People recognized that land use was a big part of the problem.  By 1935, the federal government had established a division devoted to the problem of soil erosion. It developed programs to encourage conservation, including changing farming techniques.  Terracing, crop rotation, contour plowing, and cover crops served as weapons in the arsenal against the continued loss of topsoil.  The division paid farmers to implement the techniques.  The federal government also launched a tree planting campaign to further anchor the plains soil.


Such efforts faced an uphill climb.  The amount of damage already done was staggering.  By December 1935, experts estimated that 850,000,000 tons of topsoil from the southern plains had already blown away during the course of that year alone.   By the end of the 1930’s, many areas had seen  more than 75% of their topsoil carried away as dust in the wind.


However, eventually the conservation efforts began to pay dividends. By 1938, only three years after the government launched its efforts, these methods had already brought about a 65% reduction in the amount of soil erosion.  By 1939, rains began to return again, ending the drought.


The Dust Bowl finally came to an end, and with it, the Black Blizzards, leaving the area to dig out from the ecological, economic, and human disasters it left in its wake.

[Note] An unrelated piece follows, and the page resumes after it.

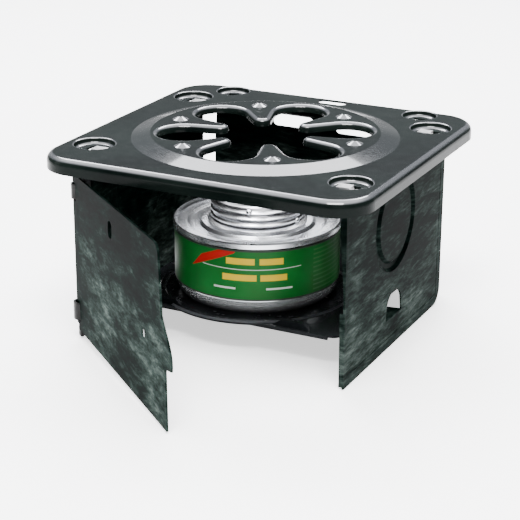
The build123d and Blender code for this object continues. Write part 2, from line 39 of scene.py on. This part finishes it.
# Surround: (sine of the elevation, grey), dark near the horizon and bright overhead.
SKY = ((0.0, 0.08), (0.13, 0.12), (0.24, 0.03), (0.5, 0.02), (0.68, 0.35), (0.85, 1.0))
SKY_STRENGTH = 5.5
FLOOR_HALF = 6.0
FLOOR_GAP = 0.0002
# Area lamps: name, place, target, size, watts, colour.
LAMPS = (
    ("key", (0.25, -0.5, 1.3), (0, 0, 0.05), (0.7, 0.5), 48.0, (1, 1, 1)),
    ("front", (0.75, -1.1, 0.5), (0, 0, 0.05), (0.9, 0.5), 3.0, (1, 1, 1)),
    ("left", (-1.0, -0.5, 0.5), (0, 0, 0.05), (0.4, 0.5), 3.0, (1, 1, 1)),
    ("rear", (-0.4, 0.8, 1.0), (0, 0, 0.1), (1.1, 0.4), 42.0, (0.95, 0.96, 1.0)),
)
# The focal length in image widths, and the camera's tilt about its own axis in degrees.
FOCAL_WIDTHS = 1640 / 520
ROLL = 0.24


def fill_ramp(node, stops):
    """Sets a colour ramp's stops from (position, colour)."""
    elements = node.color_ramp.elements
    while len(elements) < len(stops):
        elements.new(0.5)
    for element, (place, colour) in zip(elements, stops):
        element.position = place
        element.color = (*colour, 1.0)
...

Why bring all this up?  I’m a fan of “Dust in the Wind” by Kansas.  I also just thought sharing a few historical tidbits may be of interest to some of you readers.  Any wider understanding of the Saharan phenomenon,  or anything else, that may result is an added bonus.


  1. Ross Anderson

    whoa. Just, whoa.

    • Ann Anderson

      Photos really are worth a thousand words sometimes.

  2. Ann Anderson

    Addendum: In April 2019, a bomb cyclone brought blizzard conditions to the United States heartland. In Minnesota, people had reddish snow. Topsoil from Texas got caught up in the winds and came down with the snow in Minnesota. Satellite photos show the event happening from space, just like with the orange snow in Russia in 2018. Well not just like. The effect was a little different, the red more granular. The phenomenon was similar though.